— START OF Given material —

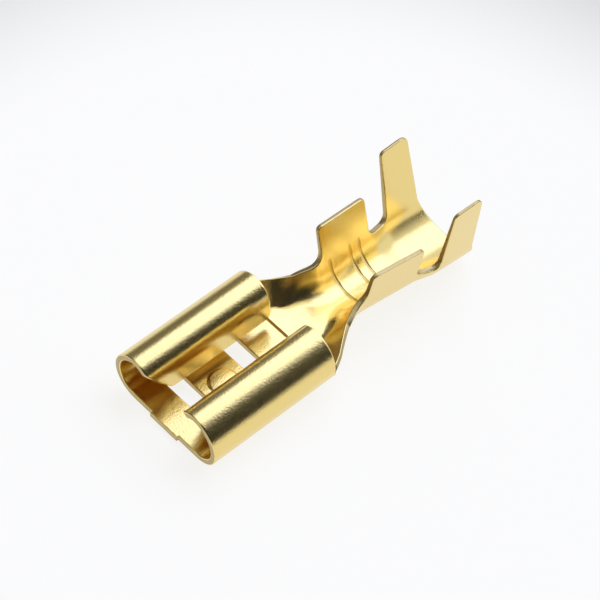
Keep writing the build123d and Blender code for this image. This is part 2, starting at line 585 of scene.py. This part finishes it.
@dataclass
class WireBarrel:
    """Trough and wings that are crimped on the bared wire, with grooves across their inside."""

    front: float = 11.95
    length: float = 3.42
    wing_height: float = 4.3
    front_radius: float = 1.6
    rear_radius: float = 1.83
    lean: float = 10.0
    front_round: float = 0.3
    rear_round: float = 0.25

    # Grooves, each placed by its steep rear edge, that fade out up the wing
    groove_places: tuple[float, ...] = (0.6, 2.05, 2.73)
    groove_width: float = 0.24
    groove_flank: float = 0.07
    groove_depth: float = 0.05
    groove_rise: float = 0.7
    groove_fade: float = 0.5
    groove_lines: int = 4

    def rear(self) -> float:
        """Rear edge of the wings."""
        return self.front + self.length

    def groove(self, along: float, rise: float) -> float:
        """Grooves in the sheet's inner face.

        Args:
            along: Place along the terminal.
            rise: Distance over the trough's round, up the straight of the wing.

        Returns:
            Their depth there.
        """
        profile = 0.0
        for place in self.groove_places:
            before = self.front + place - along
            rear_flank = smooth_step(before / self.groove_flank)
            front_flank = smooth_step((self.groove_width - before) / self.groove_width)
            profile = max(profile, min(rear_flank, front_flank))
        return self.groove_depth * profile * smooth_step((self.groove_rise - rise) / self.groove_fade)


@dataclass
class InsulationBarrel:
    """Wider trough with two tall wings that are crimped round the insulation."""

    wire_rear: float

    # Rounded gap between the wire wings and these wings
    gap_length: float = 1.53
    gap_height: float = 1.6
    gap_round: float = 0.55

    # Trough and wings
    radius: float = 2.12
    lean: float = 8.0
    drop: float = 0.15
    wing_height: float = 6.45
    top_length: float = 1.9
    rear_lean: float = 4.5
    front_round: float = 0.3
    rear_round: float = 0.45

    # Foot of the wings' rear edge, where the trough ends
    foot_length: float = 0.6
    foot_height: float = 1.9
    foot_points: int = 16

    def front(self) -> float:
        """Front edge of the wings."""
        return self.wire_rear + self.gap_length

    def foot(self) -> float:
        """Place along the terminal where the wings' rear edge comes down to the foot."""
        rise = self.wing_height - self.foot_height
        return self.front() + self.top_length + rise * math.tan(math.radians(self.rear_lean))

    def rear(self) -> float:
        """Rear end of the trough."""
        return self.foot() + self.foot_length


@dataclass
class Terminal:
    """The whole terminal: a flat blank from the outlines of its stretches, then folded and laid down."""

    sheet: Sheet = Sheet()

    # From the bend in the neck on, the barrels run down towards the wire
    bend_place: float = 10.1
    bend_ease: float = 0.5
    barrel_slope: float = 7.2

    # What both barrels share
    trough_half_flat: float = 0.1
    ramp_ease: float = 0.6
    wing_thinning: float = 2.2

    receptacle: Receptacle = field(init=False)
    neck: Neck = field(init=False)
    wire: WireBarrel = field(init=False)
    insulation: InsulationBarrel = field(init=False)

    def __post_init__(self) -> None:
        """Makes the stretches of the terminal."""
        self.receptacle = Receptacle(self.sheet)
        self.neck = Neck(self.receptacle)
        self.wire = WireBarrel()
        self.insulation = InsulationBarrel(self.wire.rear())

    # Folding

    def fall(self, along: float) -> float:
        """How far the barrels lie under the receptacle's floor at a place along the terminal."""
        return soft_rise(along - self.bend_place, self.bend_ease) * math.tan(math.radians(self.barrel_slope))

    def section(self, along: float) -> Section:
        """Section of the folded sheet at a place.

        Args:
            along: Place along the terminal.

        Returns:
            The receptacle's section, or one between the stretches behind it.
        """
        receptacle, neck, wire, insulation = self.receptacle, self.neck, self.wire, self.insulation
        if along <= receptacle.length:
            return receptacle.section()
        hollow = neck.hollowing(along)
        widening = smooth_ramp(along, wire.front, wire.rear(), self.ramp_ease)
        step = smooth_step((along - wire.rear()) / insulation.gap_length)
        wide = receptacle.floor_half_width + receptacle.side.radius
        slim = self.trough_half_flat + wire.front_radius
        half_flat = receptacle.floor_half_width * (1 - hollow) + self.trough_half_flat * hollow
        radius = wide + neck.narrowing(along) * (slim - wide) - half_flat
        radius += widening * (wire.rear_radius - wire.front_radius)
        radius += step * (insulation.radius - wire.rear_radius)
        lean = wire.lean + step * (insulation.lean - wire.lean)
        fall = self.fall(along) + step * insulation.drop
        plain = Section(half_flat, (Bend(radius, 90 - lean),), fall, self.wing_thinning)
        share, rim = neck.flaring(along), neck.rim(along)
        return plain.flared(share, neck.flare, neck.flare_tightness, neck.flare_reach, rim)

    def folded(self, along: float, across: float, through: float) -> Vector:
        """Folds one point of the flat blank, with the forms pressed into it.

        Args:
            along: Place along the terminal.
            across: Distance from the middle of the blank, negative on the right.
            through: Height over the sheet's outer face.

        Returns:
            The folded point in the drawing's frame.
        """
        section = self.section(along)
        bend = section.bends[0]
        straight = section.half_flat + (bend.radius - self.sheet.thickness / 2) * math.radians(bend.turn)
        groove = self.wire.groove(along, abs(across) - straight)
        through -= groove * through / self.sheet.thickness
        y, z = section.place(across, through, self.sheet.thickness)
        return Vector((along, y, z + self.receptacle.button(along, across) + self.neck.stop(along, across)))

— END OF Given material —

Word for word, reproduce the listing above from its start up to and including the line that has "rear_round: float = 0.45". Give only those lines.

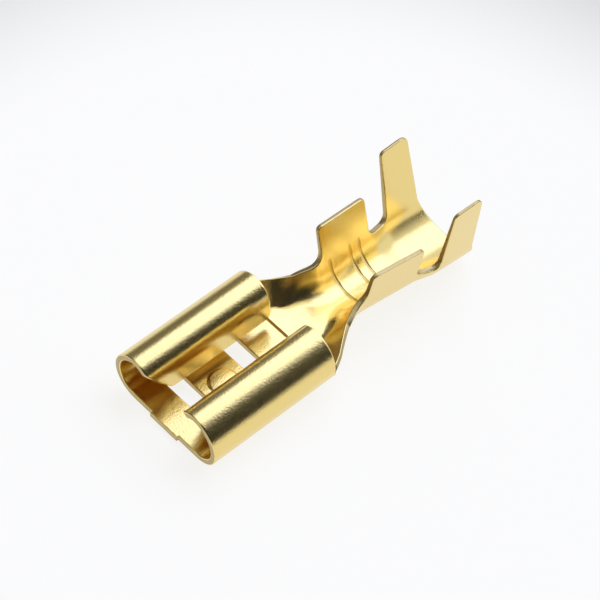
Keep writing the build123d and Blender code for this image. This is part 2, starting at line 585 of scene.py. This part finishes it.
@dataclass
class WireBarrel:
    """Trough and wings that are crimped on the bared wire, with grooves across their inside."""

    front: float = 11.95
    length: float = 3.42
    wing_height: float = 4.3
    front_radius: float = 1.6
    rear_radius: float = 1.83
    lean: float = 10.0
    front_round: float = 0.3
    rear_round: float = 0.25

    # Grooves, each placed by its steep rear edge, that fade out up the wing
    groove_places: tuple[float, ...] = (0.6, 2.05, 2.73)
    groove_width: float = 0.24
    groove_flank: float = 0.07
    groove_depth: float = 0.05
    groove_rise: float = 0.7
    groove_fade: float = 0.5
    groove_lines: int = 4

    def rear(self) -> float:
        """Rear edge of the wings."""
        return self.front + self.length

    def groove(self, along: float, rise: float) -> float:
        """Grooves in the sheet's inner face.

        Args:
            along: Place along the terminal.
            rise: Distance over the trough's round, up the straight of the wing.

        Returns:
            Their depth there.
        """
        profile = 0.0
        for place in self.groove_places:
            before = self.front + place - along
            rear_flank = smooth_step(before / self.groove_flank)
            front_flank = smooth_step((self.groove_width - before) / self.groove_width)
            profile = max(profile, min(rear_flank, front_flank))
        return self.groove_depth * profile * smooth_step((self.groove_rise - rise) / self.groove_fade)


@dataclass
class InsulationBarrel:
    """Wider trough with two tall wings that are crimped round the insulation."""

    wire_rear: float

    # Rounded gap between the wire wings and these wings
    gap_length: float = 1.53
    gap_height: float = 1.6
    gap_round: float = 0.55

    # Trough and wings
    radius: float = 2.12
    lean: float = 8.0
    drop: float = 0.15
    wing_height: float = 6.45
    top_length: float = 1.9
    rear_lean: float = 4.5
    front_round: float = 0.3
    rear_round: float = 0.45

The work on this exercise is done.